L'UDSMABP regroupe tous les syndicats des maîtres artisans boulangers et boulangers-pâtissiers des Bouches-du-Rhône. Son assemblée générale en date du 16 mai 2011 a donné mandat à l'unanimité à son président d'agir en justice tant en demande qu'en défense.

C'est donc à bon droit que le premier juge a déclaré l'action recevable et a écarté le moyen tiré de l'article 117 du Code de procédure civile.

Au fond :

L'article L. 221-17 du Code du travail, devenu L. 3132-29 édicte que : "lorsqu'un accord est intervenu entre les organisations syndicales de salariés et les organisations d'employeurs d'une profession (...) sur les conditions dans lesquelles le repos hebdomadaire est donné aux salariés, le préfet peut, par arrêté sur la demande des syndicats intéressés, ordonner la fermeture au public des établissements de la profession ou de la zone géographique concernée par toute la durée de ce repos."

Contrairement à l'argumentaire soutenu par l'intimée, un tel accord a bien été recueilli préalablement puisque l'arrêté critiqué vise successivement la demande formulée par l'Union départementale des syndicats des maîtres artisans boulangers et boulangers pâtissiers des Bouches-du-Rhône, les consultations lancées auprès du nouveau syndicat des artisans boulangers pâtissiers Midi-Méditerranée, du syndicat des patrons pâtissiers confiseurs chocolatiers, glaciers et pâtissiers boulangers des Bouches-du-Rhône, de la fédération des entreprises du commerce et de la distribution, du syndicat national des industries de la boulangerie-pâtisserie et des syndicats des travailleurs du département des Bouches-du-Rhône, les avis favorables au projet de réglementation de la fermeture hebdomadaire et l'accord intervenu le 1er septembre 1996 entre l'UDSMABP et les syndicats de travailleurs du département des Bouches-du-Rhône exprimant "la volonté de la majorité indiscutable des professionnels concernés par la fabrication, la vente ou la distribution de pain et viennoiseries dans le département des Bouches-du-Rhône".

Le juge des référés judiciaire n'a pas en charge le contentieux de la légalité des actes administratifs.
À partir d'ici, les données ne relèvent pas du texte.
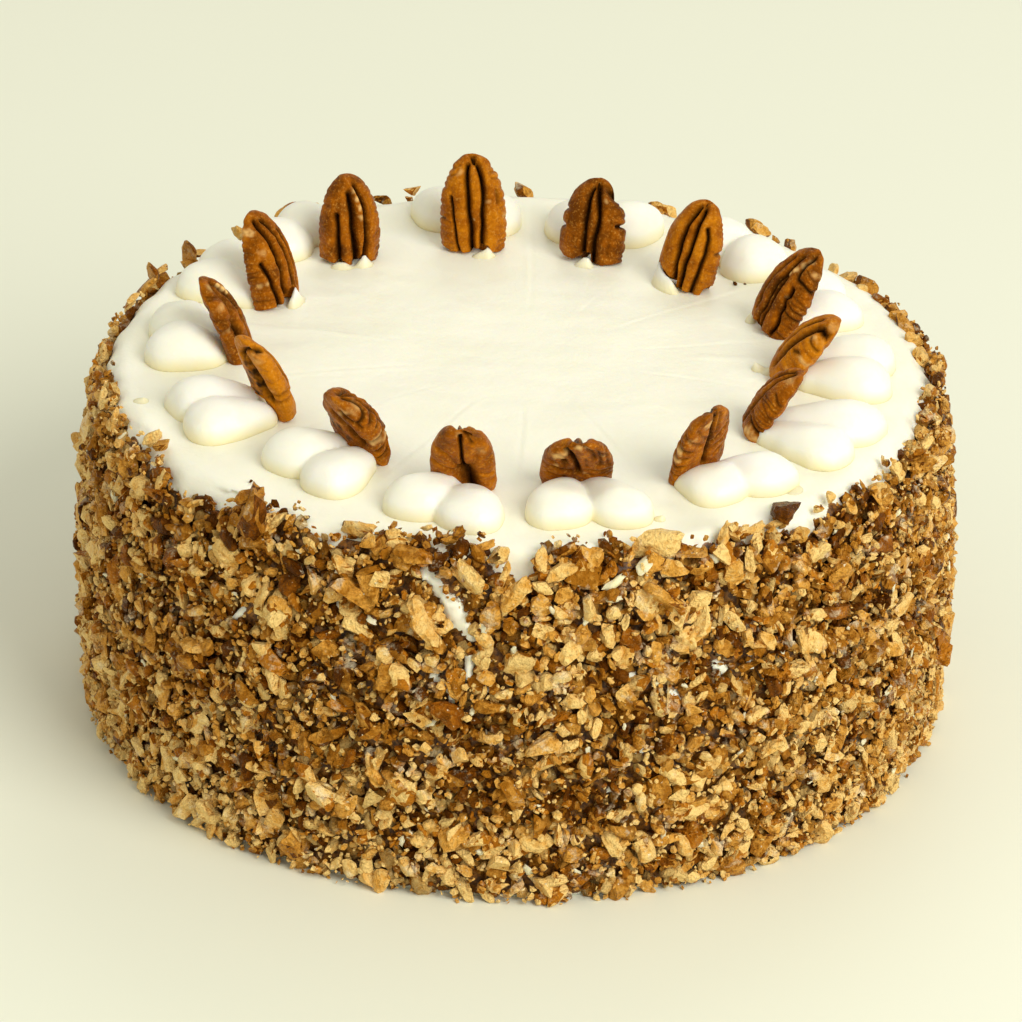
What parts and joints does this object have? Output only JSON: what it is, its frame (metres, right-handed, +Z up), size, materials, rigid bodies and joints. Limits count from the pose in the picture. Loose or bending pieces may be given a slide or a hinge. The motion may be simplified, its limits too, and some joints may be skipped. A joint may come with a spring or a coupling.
{
  "type": "carrot cake",
  "caption": "Whole round iced carrot cake with a chopped nut coat on its side and a ring of pecan halves, each set against a piped pair of icing shells.",
  "frame": {"origin": "centre of the flat face that the cake rests on, on the axis of the round cake", "axes": "+Z up through the middle of the cake; -Y is the front that is shown, +X is to its right"},
  "size_m": [0.2153, 0.2129, 0.1109],
  "materials": {
    "nut_coat": "matt chopped pecans on cream icing",
    "pecan": "satin brown pecan skin",
    "icing": "satin cream cheese icing"
  },
  "bodies": {
    "root": {"iced_cake": "nut_coat", "pecan_half_01": "pecan", "pecan_half_02": "pecan", "pecan_half_03": "pecan", "pecan_half_04": "pecan", "pecan_half_05": "pecan", "pecan_half_06": "pecan", "pecan_half_07": "pecan", "pecan_half_08": "pecan", "pecan_half_09": "pecan", "pecan_half_10": "pecan", "pecan_half_11": "pecan", "pecan_half_12": "pecan", "pecan_half_13": "pecan", "pecan_half_14": "pecan", "piped_pair_01": "icing", "piped_pair_02": "icing", "piped_pair_03": "icing", "piped_pair_04": "icing", "piped_pair_05": "icing", "piped_pair_06": "icing", "piped_pair_07": "icing", "piped_pair_08": "icing", "piped_pair_09": "icing", "piped_pair_10": "icing", "piped_pair_11": "icing", "piped_pair_12": "icing", "piped_pair_13": "icing", "piped_pair_14": "icing"}
  },
  "joints": []
}
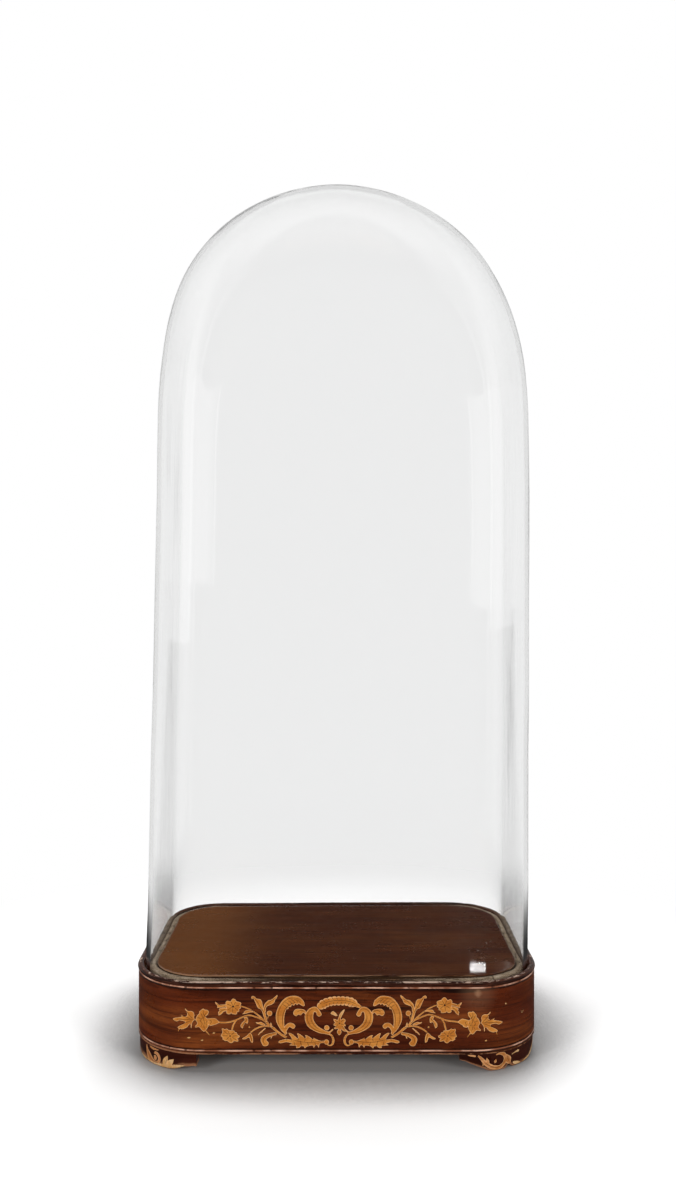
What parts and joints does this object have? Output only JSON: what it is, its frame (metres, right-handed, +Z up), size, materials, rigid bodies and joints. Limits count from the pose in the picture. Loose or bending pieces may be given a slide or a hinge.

Madame Fatima Bouhadi ne produit aucune décision émanant des juridictions administratives remettant en cause la légalité de l'arrêté.

Le procès-verbal de constat précité de Maître Layec établit sans contestation possible le manquement de Madame Fatima Bouhadi à l'obligation de fermeture hebdomadaire prescrite pour la profession puisque l'huissier instrumentaire relève une activité constante du 6 au 12 juin 2011 de son établissement à l'enseigne "Pain chaud".

Les trois attestations laconiques produites par l'intimée ne peuvent sérieusement remettre en question les constatations de l'huissier s'agissant d'un témoin salarié de Madame Bouhadi pour l'une et d'un témoin résidant à vingt kilomètres pour une autre.

Le non-respect de l'arrêté préfectoral constitue un trouble manifestement illicite au sens de l'article 809 du Code de procédure civile dans la mesure où il soumet les membres de la profession à une concurrence déloyale nécessairement source de préjudice pour ceux qui respectent la fermeture hebdomadaire et la perte de chiffre d'affaires qu'elle implique.

Il convient dès lors de faire droit à la demande dans les termes figurant ci-après.

Les agissements de Madame Fatima Bouhadi ont contraint l'UDSMABP à subir les peines et désagréments d'un procès justifiant l'allocation d'une provision dont le montant peut toutefois être ramené à la somme de 2 000 euro.

Aucun motif économique ou d'équité ne conduit la cour à écarter l'application de l'article 700 du Code de procédure civile.

Madame Fatima Bouhadi qui succombe supportera les dépens.

Par ces motifs : LA COUR, Confirme l'ordonnance déférée en ce qu'elle a déclaré l'action recevable, L'infirme pour le surplus et statuant à nouveau, Condamne Madame Fatima Bouhadi exploitante à l'enseigne "La Boulangerie Pain Chaud" à fermer son établissement un jour par semaine dans les termes de l'arrêté préfectoral du 4 décembre 1996 et ce sous astreinte de 3 000 euro par infraction constatée, Condamne Madame Fatima Bouhadi à payer à l'UDSMABP les sommes de : - 2 000 euro à titre de provision, - 2 000 euro en application de l'article 700 du Code de procédure civile tant en première instance qu'en appel, La condamne aux dépens qui seront recouvrés, pour ceux d'appel, dans les formes de l'article 699 du Code de procédure civile.